Similarly, those who eat and drink the Lord’s Supper “in an unworthy manner” bring judgment on themselves (1 Corinthians 11:27–29). The meal does not magically confer blessing; it exposes whether someone is rightly related to Christ. Participation in the ordinance without faith and repentance does not move a person from curse into blessing.
5. Christ and the Curse of the Law
Paul’s discussion of blessing and curse in Galatians 3 brings the whole biblical theme to its climax. Citing Deuteronomy 27:26, he declares, “Cursed be everyone who does not abide by all things written in the Book of the Law” (Galatians 3:10). Because no one perfectly keeps the law, all stand under the curse. The law exposes sin but cannot remove the curse (Romans 3:19–20).

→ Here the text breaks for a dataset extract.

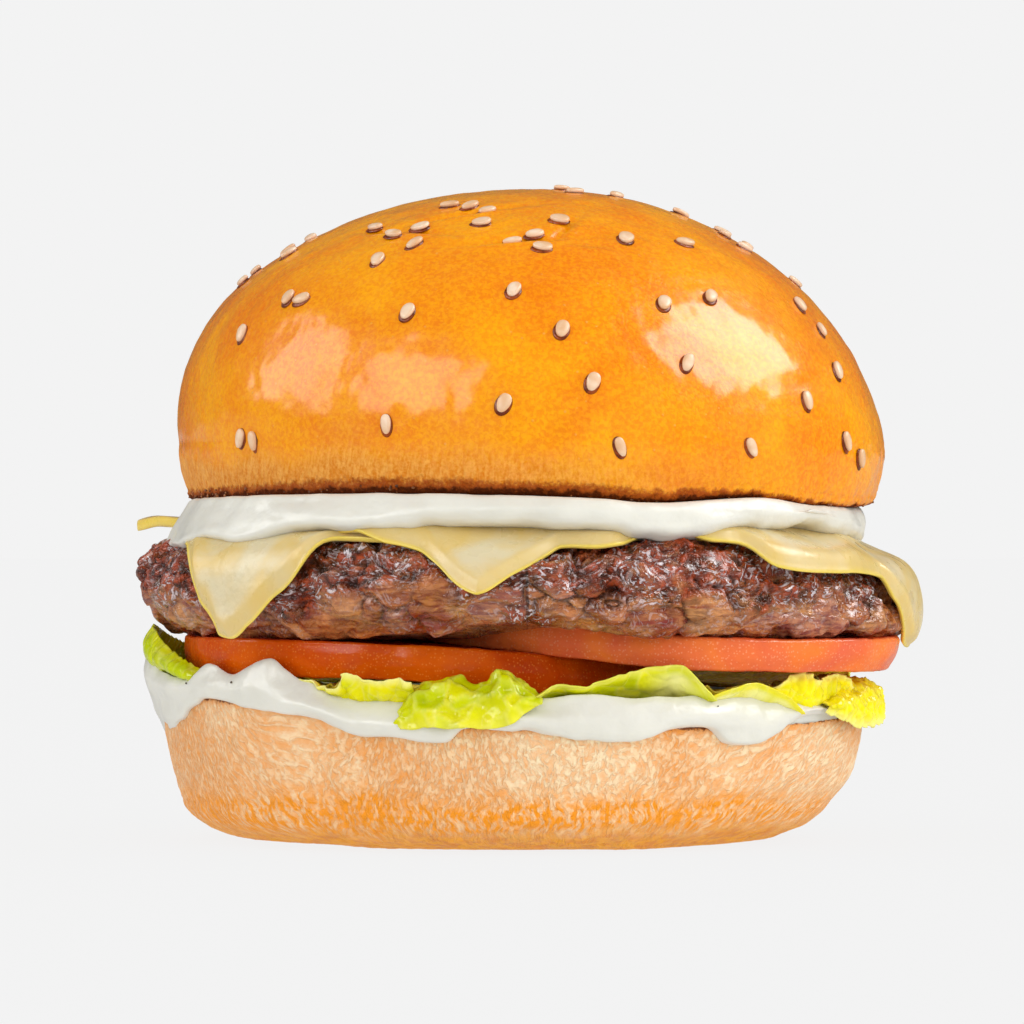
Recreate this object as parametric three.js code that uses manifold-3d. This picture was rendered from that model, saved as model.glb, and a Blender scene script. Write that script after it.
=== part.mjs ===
// A cheeseburger: a sesame bun crown and heel around sauce, two square cheese slices, a beef patty,
// two tomato slices and ruffled lettuce leaves. Millimetres, +Z up, the front faces -Y, and the
// origin is on the flat spot that the heel stands on, straight below the crown's top.
import * as THREE from "three";
import { mergeVertices } from "three/addons/utils/BufferGeometryUtils.js";
import Module from "manifold-3d";

const wasm = await Module();
wasm.setup();

// ---------------------------------------------------------------- driving dimensions
const GAP = 0.35; // clear space between two pieces that touch
const BUN_RADIUS = 55; // crown at its widest
const HEEL = { radius: 54.8, x: -3, flat: 33, foot: 6.5, footRadius: 51.4, lip: 0.9, middle: 20.2 };
const CROWN = { wide: 61.4, top: 100.9, neck: 53.4, lip: 1.6, middle: 52.8, lean: 1.7 };
const PATTY = { radius: 59.4, x: -0.4, top: 46.2, shoulder: 8, foot: 7.5 };
const CHEESE = { thickness: 1.7, rimStart: 54, bend: 6.2 };
const TOMATO = { thickness: 4.6, skinRound: 1.1 };
const LEAF_THICKNESS = 0.7;
const SAUCE_DEPTH = 1.6; // of the lower sauce, inside its rim

// ---------------------------------------------------------------- small helpers
const rad = THREE.MathUtils.degToRad;
const mix = THREE.MathUtils.lerp;
const smooth = (from, to, x) => THREE.MathUtils.smoothstep(x, from, to);

// A point at a radius and height, at an azimuth that is 0 at the front and grows towards +X.
const around = (radius, azimuth, z) =>
  new THREE.Vector3(radius * Math.sin(azimuth), -radius * Math.cos(azimuth), z);

// The value at x of a cubic through the stations [x, value], with slopes from each one's neighbours.
function throughStations(stations, x) {
  let k = 0;
  while (k < stations.length - 2 && x > stations[k + 1][0]) k += 1;
  const slope = (i) => {
    const a = stations[Math.max(i - 1, 0)];
    const b = stations[Math.min(i + 1, stations.length - 1)];
    return (b[1] - a[1]) / (b[0] - a[0]);
  };
  const [x0, v0] = stations[k];
  const [x1, v1] = stations[k + 1];
  const width = x1 - x0;
  const t = THREE.MathUtils.clamp((x - x0) / width, 0, 1);
  const bendOut = t * (1 - t) * ((1 - t) * slope(k) - t * slope(k + 1)) * width;
  return mix(v0, v1, t * t * (3 - 2 * t)) + bendOut;
}

// The same for a closed loop of [degrees, value] round the burger, as a function of azimuth.
function loop(stations) {
  const last = stations.length - 1;
  const wrapped = [
    ...stations.slice(last - 1).map(([a, v]) => [a - 360, v]),
    ...stations,
    ...stations.slice(0, 2).map(([a, v]) => [a + 360, v]),
  ];
  return (azimuth) => {
    const degrees = THREE.MathUtils.radToDeg(azimuth);
    return throughStations(wrapped, THREE.MathUtils.euclideanModulo(degrees + 180, 360) - 180);
  };
}

// A sum of waves round the loop, [waves, size, phase in degrees] each.
const ripple = (waves) => (azimuth) =>
  waves.reduce((sum, [n, size, phase]) => sum + size * Math.cos(n * azimuth - rad(phase)), 0);

// ---------------------------------------------------------------- solids from grids
function geometryOf(points, triangles) {
  const geometry = new THREE.BufferGeometry();
  const places = points.flatMap((p) => p.toArray());
  geometry.setAttribute("position", new THREE.Float32BufferAttribute(places, 3));
  geometry.setIndex(triangles.flat());
  return geometry;
}

// A round body: profile(azimuth) lists [r, z] from the middle of its underside, out and up round its
// side, to the middle of its top. The first and last points lie on the axis through (x, y).
function roundBody(profile, steps, x = 0, y = 0) {
  const centre = new THREE.Vector3(x, y, 0);
  const rings = Array.from({ length: steps }, (_, i) => {
    const azimuth = (i / steps) * 2 * Math.PI;
    return profile(azimuth).map(([r, z]) => around(r, azimuth, z).add(centre));
  });
  const rows = rings[0].length;
  const poleZ = (row) => rings.reduce((sum, ring) => sum + ring[row].z, 0) / steps;
  const points = [new THREE.Vector3(x, y, poleZ(0)), new THREE.Vector3(x, y, poleZ(rows - 1))];
  const at = (i, row) => 2 + (i % steps) * (rows - 2) + row - 1;
  rings.forEach((ring) => points.push(...ring.slice(1, rows - 1)));
  const triangles = [];
  for (let i = 0; i < steps; i += 1) {
    triangles.push([0, at(i + 1, 1), at(i, 1)], [1, at(i, rows - 2), at(i + 1, rows - 2)]);
    for (let row = 1; row < rows - 2; row += 1) {
      triangles.push([at(i, row), at(i + 1, row), at(i + 1, row + 1)]);
      triangles.push([at(i, row), at(i + 1, row + 1), at(i, row + 1)]);
    }
  }
  return geometryOf(points, triangles);
}

// A sheet with a thickness: point(u, v, side) for u and v from 0 to 1, where side is 1 on the face
// that u cross v points out of and 0 on the other.
function sheetBody(point, across, along) {
  const points = [];
  for (const side of [0, 1])
    for (let i = 0; i <= across; i += 1)
      for (let j = 0; j <= along; j += 1) points.push(point(i / across, j / along, side));
  const at = (i, j, side) => side * (across + 1) * (along + 1) + i * (along + 1) + j;
  const triangles = [];
  const quad = (a, b, c, d) => triangles.push([a, b, c], [a, c, d]);
  for (let i = 0; i < across; i += 1)
    for (let j = 0; j < along; j += 1) {
      quad(at(i, j, 1), at(i + 1, j, 1), at(i + 1, j + 1, 1), at(i, j + 1, 1));
      quad(at(i, j, 0), at(i, j + 1, 0), at(i + 1, j + 1, 0), at(i + 1, j, 0));
    }
  for (let i = 0; i < across; i += 1) {
    quad(at(i, 0, 0), at(i + 1, 0, 0), at(i + 1, 0, 1), at(i, 0, 1));
    quad(at(i + 1, along, 0), at(i, along, 0), at(i, along, 1), at(i + 1, along, 1));
  }
  for (let j = 0; j < along; j += 1) {
    quad(at(0, j + 1, 0), at(0, j, 0), at(0, j, 1), at(0, j + 1, 1));
    quad(at(across, j, 0), at(across, j + 1, 0), at(across, j + 1, 1), at(across, j, 1));
  }
  return geometryOf(points, triangles);
}

// ---------------------------------------------------------------- cutting one piece by another
const FINEST = 0.04; // detail below this is left out of a cut piece
const MERGE = 1.5e-3; // points closer than this are one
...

The only way out is Christ: “Christ redeemed us from the curse of the law by becoming a curse for us—for it is written, ‘Cursed is everyone who is hanged on a tree’” (Galatians 3:13; Deuteronomy 21:23). At the cross, Jesus steps into the place of the cursed so that those who believe might receive “the blessing of Abraham” (Galatians 3:14). The curse of being outside God’s covenant is borne by Christ so that Jew and Gentile alike might be blessed in him, adopted into God’s family, and filled with the Spirit.
In this way, the gospel reveals the deepest meaning of blessing and curse:
the ultimate blessing is belonging to God in Christ, sharing his life and promises
the ultimate curse is remaining outside of Christ, under judgment and separated from God
Material joys and sorrows remain, but they are secondary. In Christ, those who belong to him cannot be under the curse, even though they may suffer greatly; outside Christ, even apparent success cannot remove the underlying reality of judgment.
Bible verses about blessing and curse
Genesis 12:2–3, “I will make of you a great nation, and I will bless you and make your name great, so that you will be a blessing… in you all the families of the earth shall be blessed.”
Deuteronomy 27:26, “Cursed be anyone who does not confirm the words of this law by doing them.”
Deuteronomy 28:2, “All these blessings shall come upon you and overtake you, if you obey the voice of the Lord your God.”
Deuteronomy 28:15, “If you will not obey the voice of the Lord your God… then all these curses shall come upon you and overtake you.”
Proverbs 26:2, “Like a fluttering sparrow or a darting swallow, so a curse without cause does not alight.”
Psalm 1:1, “Blessed is the man who walks not in the counsel of the wicked.”
Matthew 5:3, “Blessed are the poor in spirit, for theirs is the kingdom of heaven.”
Luke 6:28, “Bless those who curse you, pray for those who abuse you.”
Galatians 3:13–14, “Christ redeemed us from the curse of the law by becoming a curse for us… so that in Christ Jesus the blessing of Abraham might come to the Gentiles.”
Ephesians 1:3, “Blessed be the God and Father of our Lord Jesus Christ, who has blessed us in Christ with every spiritual blessing in the heavenly places.”